-- Work to do --
Return only the lines running from the line with "fixed, middle, moving" down to the line with "for member in", both included, exactly as they appear.

-- Data extract --
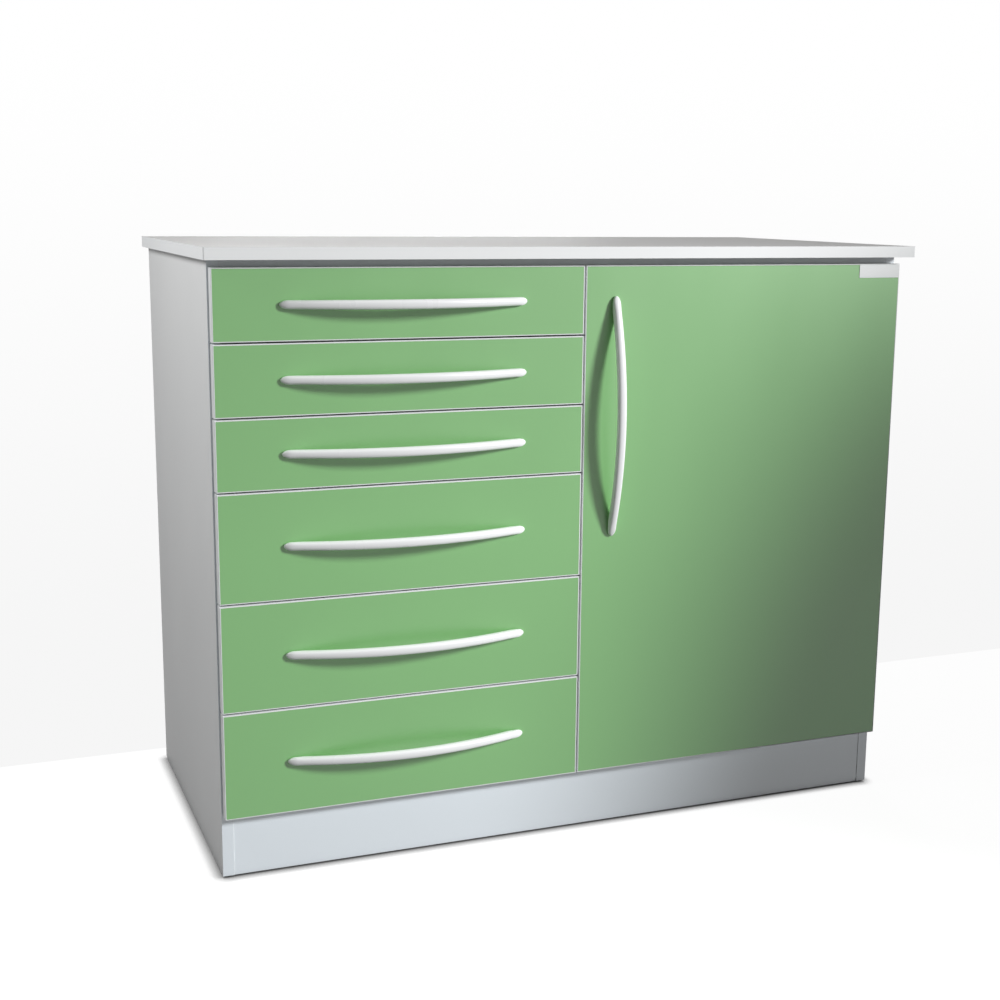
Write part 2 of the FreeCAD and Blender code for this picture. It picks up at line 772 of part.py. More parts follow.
def make_hinge_cups():
    """Cup, flange and the knuckle that the links reach."""
    body = new_body("hinge_cups", x=door_right - s.cup_edge_distance, y=fronts_back,
                    z=fronts_bottom + s.hinge_inset)
    outer = s.cup_bore_diameter - 2 * s.cup_clearance
    inner = outer - 2 * s.cup_wall
    shell = new_sketch(body, "XZ_Plane")
    draw_circle(shell, 0, 0, outer)
    draw_circle(shell, 0, 0, inner)
    floor = new_sketch(body, "XZ_Plane", s.cup_depth)
    draw_circle(floor, 0, 0, outer)
    flange = new_sketch(body, "XZ_Plane")
    draw_circle(flange, 0, 0, s.flange_diameter)
    draw_circle(flange, 0, 0, inner)
    half_wing = s.wing_width / 2
    tip_centre = s.wing_length / 2 - half_wing
    ears = []
    for side in (1, -1):
        ear = new_sketch(body, "XZ_Plane")
        draw(ear,
             ((-half_wing, side * outer / 2), (half_wing, side * outer / 2),
              (half_wing, side * tip_centre), (-half_wing, side * tip_centre)),
             {2: (side * tip_centre, side)})
        ears.append(ear)
    knuckle = new_sketch(body, "XY_Plane")
    knuckle_x = s.cup_edge_distance - s.knuckle_edge
    radius = s.knuckle_diameter / 2
    wall = inner / 2
    draw(knuckle,
         ((knuckle_x, -s.knuckle_depth - radius), (wall, -s.knuckle_depth - radius),
          (wall, -s.knuckle_depth + radius), (knuckle_x, -s.knuckle_depth + radius)),
         {3: (knuckle_x, 1)})
    parts = [pad(body, shell, s.cup_depth),
             pad(body, floor, s.cup_wall, reverse=True),
             pad(body, flange, s.cup_wall, reverse=True)]
    parts += [pad(body, ear, s.cup_wall, reverse=True) for ear in ears]
    parts.append(pad(body, knuckle, s.knuckle_width, both_ways=True))
    pattern(body, parts, "Z_Axis", hinge_spacing(), HINGE_COUNT)
    return body


def link_pivot():
    """The bore in the arm's nose, in plan."""
    return door_right - s.link_pivot_edge, fronts_back - s.link_pivot_depth


def make_hinge_arms():
    """Arms with a bored nose, saddled on plates on the right side panel."""
    pivot_x, pivot_y = link_pivot()
    body = new_body("hinge_arms", z=fronts_bottom + s.hinge_inset)
    nose_left = pivot_x - s.nose_diameter / 2
    nose_right = pivot_x + s.nose_diameter / 2
    nose_back = carcass_front + s.nose_back
    nose = new_sketch(body, "XY_Plane")
    draw(nose,
         ((nose_left, nose_back), (nose_left, pivot_y),
          (nose_right, pivot_y), (nose_right, nose_back)),
         {1: (pivot_y, 1)})
    draw_circle(nose, pivot_x, pivot_y, s.pivot_pin_diameter + 2 * s.link_play)
    bed = inner_right - s.arm_rise
    outer_face = bed - s.arm_thickness
    bend_start = carcass_front + s.bend_start
    bend_end = carcass_front + s.bend_end
    tail = carcass_front + s.arm_length
    arm = new_sketch(body, "XY_Plane")
    draw(arm,
         ((nose_left, bend_start), (nose_right, bend_start), (bed, bend_end),
          (bed, tail), (outer_face, tail), (outer_face, bend_end)))
    plate_face = inner_right - s.plate_thickness
    saddle = new_sketch(body, "XY_Plane")
    draw_rectangle(saddle, bed, plate_face, bend_end, tail - s.arm_tail)
    plate = new_sketch(body, "XY_Plane")
    draw_rectangle(plate, plate_face, inner_right, tail - s.plate_length, tail)
    parts = [pad(body, nose, s.knuckle_width, both_ways=True),
             pad(body, arm, s.arm_width, both_ways=True),
             pad(body, saddle, s.saddle_width, both_ways=True),
             pad(body, plate, s.plate_width, both_ways=True)]
    pattern(body, parts, "Z_Axis", hinge_spacing(), HINGE_COUNT)
    return body


def make_hinge_links():
    """For each hinge two strips, joined by the pin in the arm's nose, that reach the knuckle."""
    pivot_x, pivot_y = link_pivot()
    body = new_body("hinge_links", z=fronts_bottom + s.hinge_inset)
    half_height = s.link_height / 2
    run = s.link_pivot_edge - s.knuckle_edge
    slope_x = run / s.link_length
    slope_y = s.link_tilt / s.link_length
    reach = s.link_length - half_height
    far_x = pivot_x + slope_x * reach
    far_y = pivot_y + slope_y * reach
    side_x = -slope_y * half_height
    side_y = slope_x * half_height
    inner_face = s.knuckle_width / 2 + s.link_play
    pin = new_sketch(body, "XY_Plane")
    draw_circle(pin, pivot_x, pivot_y, s.pivot_pin_diameter)
    parts = []
    for low in (inner_face, -inner_face - s.link_thickness):
        eye = new_sketch(body, "XY_Plane", low)
        draw_circle(eye, pivot_x, pivot_y, s.link_eye_diameter)
        strip = new_sketch(body, "XY_Plane", low)
        draw(strip,
             ((pivot_x - side_x, pivot_y - side_y), (far_x - side_x, far_y - side_y),
              (far_x + side_x, far_y + side_y), (pivot_x + side_x, pivot_y + side_y)))
        parts.append(pad(body, eye, s.link_thickness))
        parts.append(pad(body, strip, s.link_thickness))
    parts.append(pad(body, pin, 2 * inner_face, both_ways=True))
    pattern(body, parts, "Z_Axis", hinge_spacing(), HINGE_COUNT)
    return body


def make_all():
    nodes.append(make_worktop())
    nodes.append(make_side_panel("left_side_panel", outer_left, inner_left, False))
    nodes.append(make_side_panel("right_side_panel", outer_right, inner_right, True))
    nodes.append(make_partition())
    nodes.extend(make_plain_boards())
    nodes.append(make_shelf_pins())
    nodes.append(make_floor_glides())
    nodes.extend(make_door())
    handle_pattern = make_handle_pattern()
    handle_top = fronts_bottom + front_column_height - s.door_handle_drop
    nodes.append(make_handle("door_handle", handle_pattern, door_left + s.door_handle_inset,
                             handle_top - s.handle_length / 2, upright=True))
    nodes.append(make_hinge_cups())
    nodes.append(make_hinge_arms())
    nodes.append(make_hinge_links())
    fixed_members = []
    for number in range(1, DRAWER_COUNT + 1):
        height = front_height(number)
        bottom = front_bottom(number)
        underside = bottom + s.box_lift
        box_height = height - s.box_lift - s.box_drop
        name = "drawer_%d" % number
        nodes.extend(make_front(name + "_front", drawer_front_left, drawer_front_right,
                                height, bottom))
        nodes.append(make_handle(name + "_handle", handle_pattern,
                                 (drawer_front_left + drawer_front_right) / 2, bottom + height / 2))
        nodes.extend(make_drawer_box(number, box_height, underside))
        fixed, middle, moving = make_runners(number, underside)
        fixed_members.append(fixed)
        nodes.append(middle)
        nodes.append(moving)
    nodes.append(group("cabinet_runners", fixed_members))


def check_document():
    """Stop if any feature failed or any piece has no sound shape."""
    for feature in doc.Objects:
        if "Invalid" in feature.State or "Error" in feature.State:
            raise RuntimeError("%s failed: %s" % (feature.Label, feature.State))
    for node in nodes:
        if node.Shape.isNull() or not node.Shape.isValid() or not node.Shape.Solids:
            raise RuntimeError("%s has no sound solid" % node.Label)


make_all()
doc.recompute()
check_document()
os.makedirs("parts", exist_ok=True)
for node in nodes:
    node.Shape.exportStep("parts/%s.step" % node.Label)
print("%d nodes" % len(nodes))
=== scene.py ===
import json
import math

import bmesh
import bpy
from bpy.props import FloatProperty, FloatVectorProperty, PointerProperty
from mathutils import Matrix, Vector

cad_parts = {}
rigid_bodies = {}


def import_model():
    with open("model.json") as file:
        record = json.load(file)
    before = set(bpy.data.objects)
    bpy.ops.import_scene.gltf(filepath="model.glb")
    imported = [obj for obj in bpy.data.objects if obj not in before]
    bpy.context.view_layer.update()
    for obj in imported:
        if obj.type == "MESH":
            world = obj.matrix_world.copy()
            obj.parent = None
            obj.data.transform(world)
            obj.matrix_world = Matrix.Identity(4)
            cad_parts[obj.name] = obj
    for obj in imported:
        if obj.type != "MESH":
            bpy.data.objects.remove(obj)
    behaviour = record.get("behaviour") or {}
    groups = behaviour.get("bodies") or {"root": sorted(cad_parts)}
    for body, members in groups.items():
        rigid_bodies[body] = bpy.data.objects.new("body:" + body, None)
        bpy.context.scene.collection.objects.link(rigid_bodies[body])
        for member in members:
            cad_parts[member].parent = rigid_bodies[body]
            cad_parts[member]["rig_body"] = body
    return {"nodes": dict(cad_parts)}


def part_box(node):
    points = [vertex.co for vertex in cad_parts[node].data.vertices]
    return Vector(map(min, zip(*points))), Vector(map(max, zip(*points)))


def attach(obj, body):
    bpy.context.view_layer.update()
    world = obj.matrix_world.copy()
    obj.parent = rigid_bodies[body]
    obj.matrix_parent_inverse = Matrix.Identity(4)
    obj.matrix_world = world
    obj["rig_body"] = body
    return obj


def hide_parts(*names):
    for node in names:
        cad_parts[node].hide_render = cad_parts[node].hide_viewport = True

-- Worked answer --
        fixed, middle, moving = make_runners(number, underside)
        fixed_members.append(fixed)
        nodes.append(middle)
        nodes.append(moving)
    nodes.append(group("cabinet_runners", fixed_members))


def check_document():
    """Stop if any feature failed or any piece has no sound shape."""
    for feature in doc.Objects:
        if "Invalid" in feature.State or "Error" in feature.State:
            raise RuntimeError("%s failed: %s" % (feature.Label, feature.State))
    for node in nodes:
        if node.Shape.isNull() or not node.Shape.isValid() or not node.Shape.Solids:
            raise RuntimeError("%s has no sound solid" % node.Label)


make_all()
doc.recompute()
check_document()
os.makedirs("parts", exist_ok=True)
for node in nodes:
    node.Shape.exportStep("parts/%s.step" % node.Label)
print("%d nodes" % len(nodes))
=== scene.py ===
import json
import math

import bmesh
import bpy
from bpy.props import FloatProperty, FloatVectorProperty, PointerProperty
from mathutils import Matrix, Vector

cad_parts = {}
rigid_bodies = {}


def import_model():
    with open("model.json") as file:
        record = json.load(file)
    before = set(bpy.data.objects)
    bpy.ops.import_scene.gltf(filepath="model.glb")
    imported = [obj for obj in bpy.data.objects if obj not in before]
    bpy.context.view_layer.update()
    for obj in imported:
        if obj.type == "MESH":
            world = obj.matrix_world.copy()
            obj.parent = None
            obj.data.transform(world)
            obj.matrix_world = Matrix.Identity(4)
            cad_parts[obj.name] = obj
    for obj in imported:
        if obj.type != "MESH":
            bpy.data.objects.remove(obj)
    behaviour = record.get("behaviour") or {}
    groups = behaviour.get("bodies") or {"root": sorted(cad_parts)}
    for body, members in groups.items():
        rigid_bodies[body] = bpy.data.objects.new("body:" + body, None)
        bpy.context.scene.collection.objects.link(rigid_bodies[body])
        for member in members:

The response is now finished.